_Exercise prompt_. Quote the whole listing verbatim.

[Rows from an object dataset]

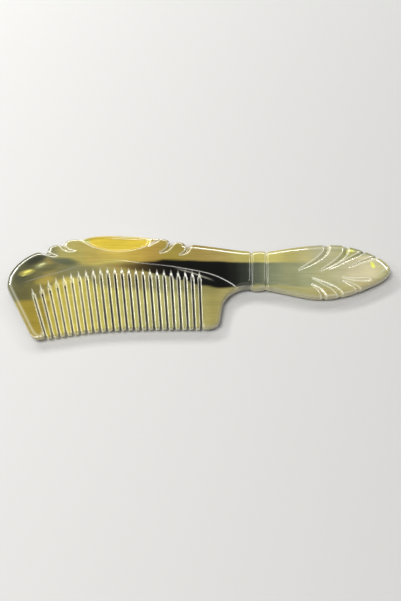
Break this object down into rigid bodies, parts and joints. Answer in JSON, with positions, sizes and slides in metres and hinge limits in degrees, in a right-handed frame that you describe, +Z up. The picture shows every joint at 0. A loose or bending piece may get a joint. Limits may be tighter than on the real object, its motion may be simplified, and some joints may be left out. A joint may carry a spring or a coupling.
{
  "type": "hair comb",
  "caption": "Flat handled hair comb of polished horn with a scalloped spine, a thumb dish, fine sawn teeth between two broad end teeth, a ringed neck and a leaf-shaped carved handle.",
  "frame": {"origin": "under the middle of the comb's box, on the flat underside that it lies on", "axes": "+X along the comb to the tip of the handle, -Y the way the teeth point, +Z up through the thickness"},
  "size_m": [0.1911, 0.0644, 0.0056],
  "materials": {
    "spine_horn": "polished translucent horn, pale olive-yellow along the crest, with a dark streak",
    "band_horn": "polished horn, smoky grey-green, nearly black towards the neck",
    "guard_horn": "polished horn, ochre to olive",
    "tooth_horn": "polished translucent horn, pale yellow",
    "handle_horn": "polished translucent horn, grey-green with ochre and pale strips"
  },
  "bodies": {
    "root": {"spine": "spine_horn", "root_band": "band_horn", "front_guard_tooth": "guard_horn", "rear_guard_tooth": "guard_horn", "tooth_01": "tooth_horn", "tooth_02": "tooth_horn", "tooth_03": "tooth_horn", "tooth_04": "tooth_horn", "tooth_05": "tooth_horn", "tooth_06": "tooth_horn", "tooth_07": "tooth_horn", "tooth_08": "tooth_horn", "tooth_09": "tooth_horn", "tooth_10": "tooth_horn", "tooth_11": "tooth_horn", "tooth_12": "tooth_horn", "tooth_13": "tooth_horn", "tooth_14": "tooth_horn", "tooth_15": "tooth_horn", "tooth_16": "tooth_horn", "tooth_17": "tooth_horn", "tooth_18": "tooth_horn", "tooth_19": "tooth_horn", "tooth_20": "tooth_horn", "tooth_21": "tooth_horn", "tooth_22": "tooth_horn", "tooth_23": "tooth_horn", "neck_collar": "handle_horn", "handle": "handle_horn"}
  },
  "joints": []
}
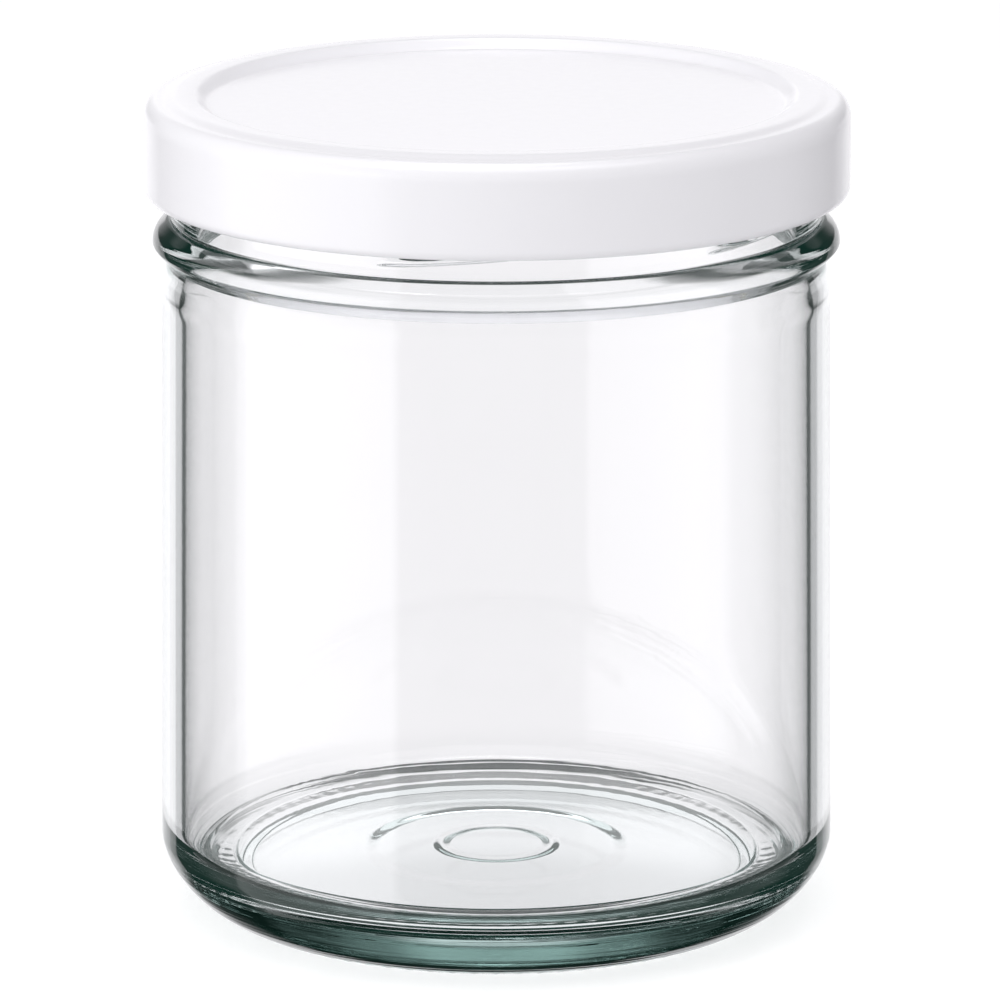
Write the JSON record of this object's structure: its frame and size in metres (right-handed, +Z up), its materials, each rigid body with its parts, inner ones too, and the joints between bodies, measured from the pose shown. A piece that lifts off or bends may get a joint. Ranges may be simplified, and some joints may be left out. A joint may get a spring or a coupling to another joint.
{
  "type": "preserving jar",
  "caption": "Straight-sided clear glass preserving jar with a heavy base, a rounded bead below the neck and a white twist-off metal lid with a soft sealing ring.",
  "frame": {"origin": "centre of the ring that the jar stands on, on the surface under it", "axes": "+Z up along the jar's axis, -Y towards the viewer of the picture, +X to the viewer's right"},
  "size_m": [0.0852, 0.0852, 0.101],
  "materials": {
    "clear_glass": "fire-polished soda-lime glass, faintly green where it is thick",
    "white_lacquer": "satin-gloss white lacquer on tinplate",
    "soft_compound": "matt off-white compound"
  },
  "bodies": {
    "jar": {"glass_jar": "clear_glass"},
    "seal": {"sealing_ring": "soft_compound"},
    "lid": {"lid_shell": "white_lacquer"}
  },
  "joints": [
    {"name": "lid_lift", "type": "slide", "parent": "jar", "child": "seal", "axis": [0, 0, 1], "range_m": [0, 0.021]},
    {"name": "lid_twist", "type": "hinge", "parent": "seal", "child": "lid", "pos_m": [0, 0, 0.0891], "axis": [0, 0, 1], "range_deg": [0, 360]}
  ],
  "couplings": [
    {"joint": "lid_lift", "follows": "lid_twist", "m_per_rad": 0.0033423}
  ]
}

_Solved problem_.
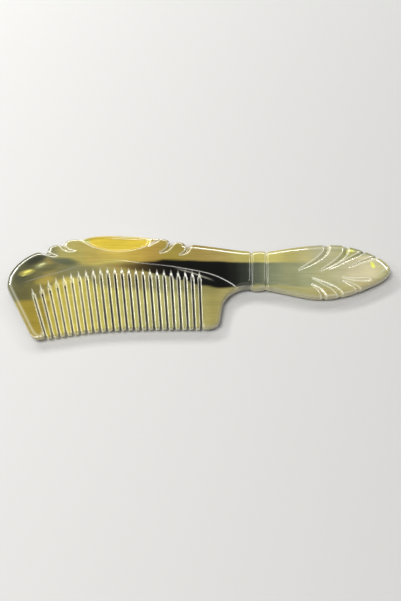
Break this object down into rigid bodies, parts and joints. Answer in JSON, with positions, sizes and slides in metres and hinge limits in degrees, in a right-handed frame that you describe, +Z up. The picture shows every joint at 0. A loose or bending piece may get a joint. Limits may be tighter than on the real object, its motion may be simplified, and some joints may be left out. A joint may carry a spring or a coupling.
{
  "type": "hair comb",
  "caption": "Flat handled hair comb of polished horn with a scalloped spine, a thumb dish, fine sawn teeth between two broad end teeth, a ringed neck and a leaf-shaped carved handle.",
  "frame": {"origin": "under the middle of the comb's box, on the flat underside that it lies on", "axes": "+X along the comb to the tip of the handle, -Y the way the teeth point, +Z up through the thickness"},
  "size_m": [0.1911, 0.0644, 0.0056],
  "materials": {
    "spine_horn": "polished translucent horn, pale olive-yellow along the crest, with a dark streak",
    "band_horn": "polished horn, smoky grey-green, nearly black towards the neck",
    "guard_horn": "polished horn, ochre to olive",
    "tooth_horn": "polished translucent horn, pale yellow",
    "handle_horn": "polished translucent horn, grey-green with ochre and pale strips"
  },
  "bodies": {
    "root": {"spine": "spine_horn", "root_band": "band_horn", "front_guard_tooth": "guard_horn", "rear_guard_tooth": "guard_horn", "tooth_01": "tooth_horn", "tooth_02": "tooth_horn", "tooth_03": "tooth_horn", "tooth_04": "tooth_horn", "tooth_05": "tooth_horn", "tooth_06": "tooth_horn", "tooth_07": "tooth_horn", "tooth_08": "tooth_horn", "tooth_09": "tooth_horn", "tooth_10": "tooth_horn", "tooth_11": "tooth_horn", "tooth_12": "tooth_horn", "tooth_13": "tooth_horn", "tooth_14": "tooth_horn", "tooth_15": "tooth_horn", "tooth_16": "tooth_horn", "tooth_17": "tooth_horn", "tooth_18": "tooth_horn", "tooth_19": "tooth_horn", "tooth_20": "tooth_horn", "tooth_21": "tooth_horn", "tooth_22": "tooth_horn", "tooth_23": "tooth_horn", "neck_collar": "handle_horn", "handle": "handle_horn"}
  },
  "joints": []
}
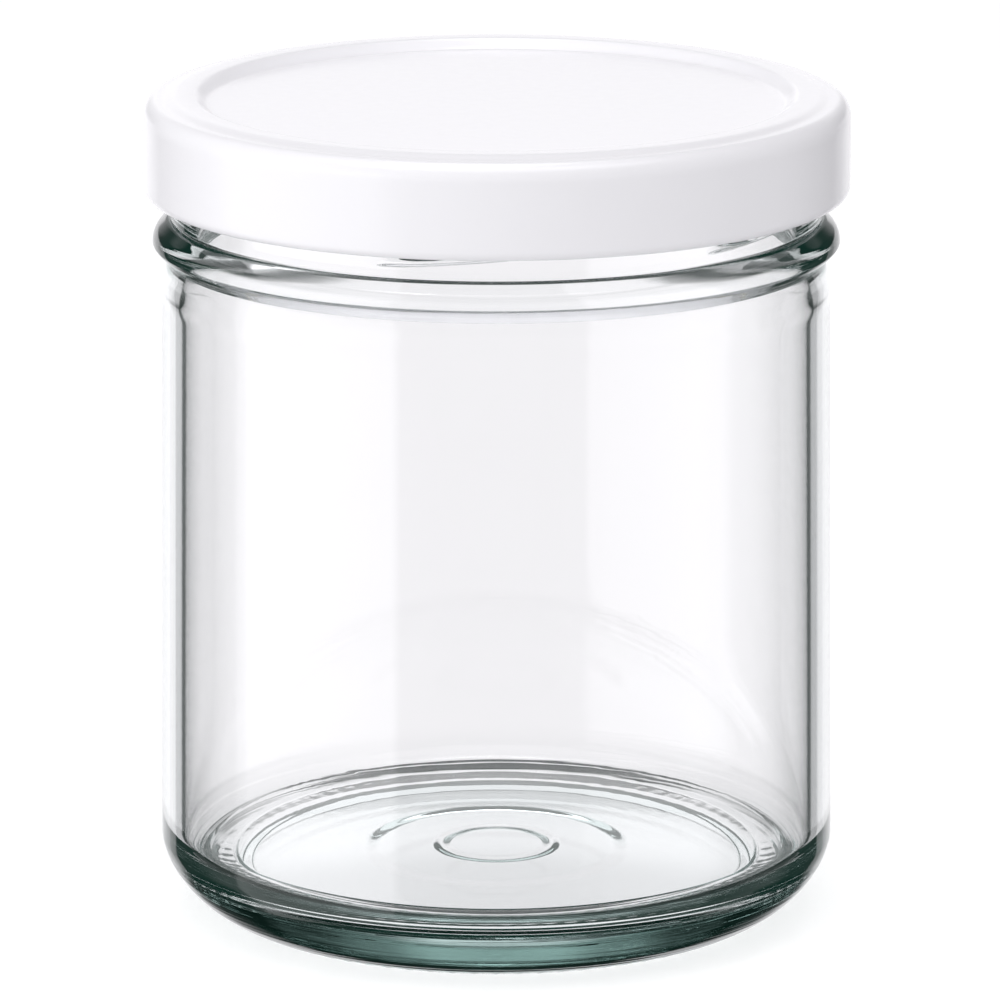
Write the JSON record of this object's structure: its frame and size in metres (right-handed, +Z up), its materials, each rigid body with its parts, inner ones too, and the joints between bodies, measured from the pose shown. A piece that lifts off or bends may get a joint. Ranges may be simplified, and some joints may be left out. A joint may get a spring or a coupling to another joint.
{
  "type": "preserving jar",
  "caption": "Straight-sided clear glass preserving jar with a heavy base, a rounded bead below the neck and a white twist-off metal lid with a soft sealing ring.",
  "frame": {"origin": "centre of the ring that the jar stands on, on the surface under it", "axes": "+Z up along the jar's axis, -Y towards the viewer of the picture, +X to the viewer's right"},
  "size_m": [0.0852, 0.0852, 0.101],
  "materials": {
    "clear_glass": "fire-polished soda-lime glass, faintly green where it is thick",
    "white_lacquer": "satin-gloss white lacquer on tinplate",
    "soft_compound": "matt off-white compound"
  },
  "bodies": {
    "jar": {"glass_jar": "clear_glass"},
    "seal": {"sealing_ring": "soft_compound"},
    "lid": {"lid_shell": "white_lacquer"}
  },
  "joints": [
    {"name": "lid_lift", "type": "slide", "parent": "jar", "child": "seal", "axis": [0, 0, 1], "range_m": [0, 0.021]},
    {"name": "lid_twist", "type": "hinge", "parent": "seal", "child": "lid", "pos_m": [0, 0, 0.0891], "axis": [0, 0, 1], "range_deg": [0, 360]}
  ],
  "couplings": [
    {"joint": "lid_lift", "follows": "lid_twist", "m_per_rad": 0.0033423}
  ]
}